The New Yorker Book of Cartoon Puzzles and Games ($18) is another amusing way to pass time. Sure, you can probably match the picture of the tortoise flying through outer space with the mystery title "Battlestar Galapagos." But the editors up the challenge level with word grids, missing items, and acrostics.

WRITERS ON THE STORM

Even as another hurricane season gets underway, the Louisiana Gulf Coast is still trying to get over the damage wreaked by Hurricane Katrina. One year removed from that catastrophe, several new books offer insight into Katrina's consequences, both human and political. Historian Douglas Brinkley uses newspaper accounts and personal experience (he was staying on the 15th floor of a New Orleans hotel when the storm struck) to re-create the week of Aug. 27, 2005, in The Great Deluge ($30). What results is a survey of the people Katrina affected, from 22-year-old bartender Kenny Borque, whose only preparation was to buy a life jacket for his dog, to Gov. Kathleen Babineaux Blanco, who has to deal with the statewide destruction and federal politics. In The Storm ($26), Louisiana State University Prof. Ivor van Heerden and writer Mike Bryan lay the fault primarily at the feet of government bureaucracy. But its detailed analysis of hurricane science and policy--including the potential threat fire ants pose to people stranded in trees because of floodwater--can be a bit overwhelming.

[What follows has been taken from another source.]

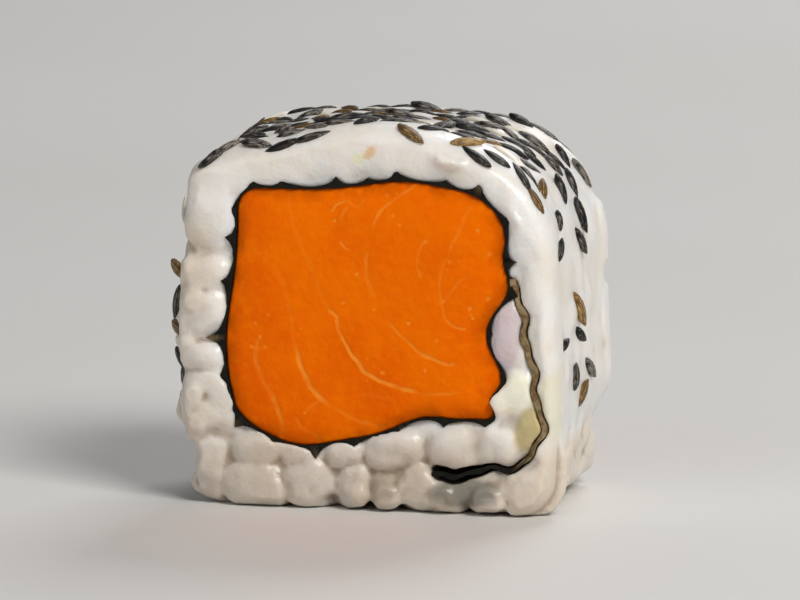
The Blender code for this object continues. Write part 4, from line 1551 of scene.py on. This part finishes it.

Other Katrina books due this summer include Breach of Faith (July, $26) by Times-Picayune Metro Editor Jed Horne, the global-warming focused The Ravaging Tide(August, $25) by journalist Mike Tidwell, and After the Storm: Black Intellectuals Explore the Meaning of Hurricane Katrina (August, $23). Though they aren't the usual beach reading, the Katrina books do take you on an unforgettable journey.